The US State Department is going to pay large sums of money so that Pacific nations can finally have access to ‘accurate journalism’ to counter the other stuff being dished out by China, for free. What’s surprising about Foggy Bottom’s initiative is that it has all been done before, in the Cold War.
The US Senate Foreign Relations Committee last week held hearings on the US strategy in the region, which heard from Daniel Kritenbrink, the State Department’s assistant secretary, bureau of East Asian and Pacific affairs, who said they want reliable news, internet connectivity in the Pacific. It would deliver accurate journalism.
‘In every place where we have a presence and we are on the ground, we are active in the local media space and through our own public diplomacy to make sure that there is alternative messaging to the PRC (China) there,’ he said, according to Defenseone.com. ‘So again, our countries, our partners in the region, have choice and have accurate information.’
The State Department was funding increased ‘access to credible newswires and the like, the [Associated Press] and others’ to reduce island countries’ dependence on China-based news organisations like Xinhua, he said.
The US Agency for International Development was sponsoring journalism programmes, Michael Schiffer, assistant administrator of the bureau for Asia told the hearing.
‘We've also been extraordinarily active working with our Department of State colleagues, supporting free and independent press in the region, including through a number of journalism fellowships, particularly targeting journalists who are interested in working on natural resource management, as that addresses a number of the corruption and governance concerns that we have,’ Schiffer said. ‘We fully recognize that our partners in the Pacific are sovereign and that they—can make their, and should make their own choices.
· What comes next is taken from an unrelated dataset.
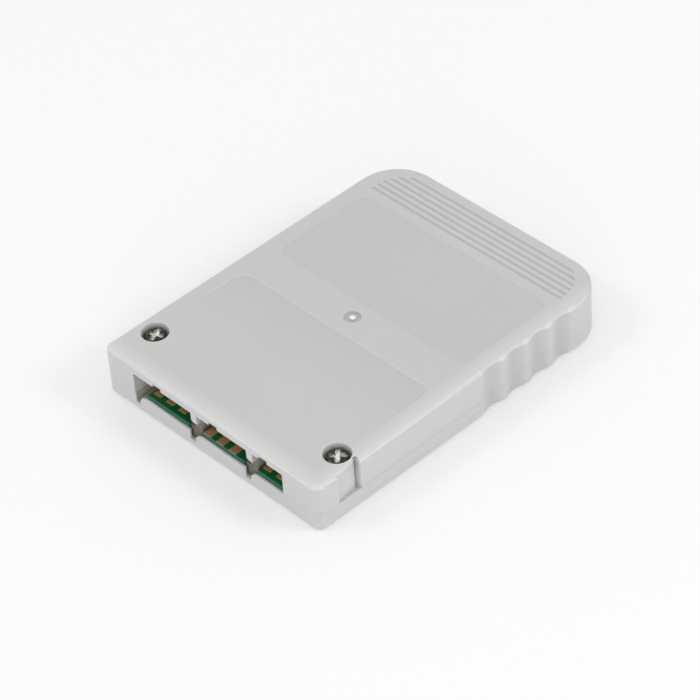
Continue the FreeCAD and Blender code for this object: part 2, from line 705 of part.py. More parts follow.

And that our role is to support them in that process. In the Pacific, we see that the PRC is violating many of the rules and norms that have been established by the international community for its own benefit, and that negatively impacts the work that we do.’
Coincidentally Netflix is streaming a nine-part documentary,Turning Point: The Bomb and the Cold War. It features extensively the role of the Central Intelligence Agency and State Department between 1947 to 1991 and its efforts to bring down perceived rivals through the creation of American dominant news streams, much of it actual ‘fake news’ before such a concept existed. The donation of accurate journalism into the Third World by the US resulted, deliberately, in the collapse of governments. Netflix examines the way imported media, planted in local newspapers and radio stations, was able to bring down countries like Iran and Guatemala. There are other well known examples. This has long been known; what is surprising is that Schiffer and Kritenbrink did not at least give a cursory nod toward their own history.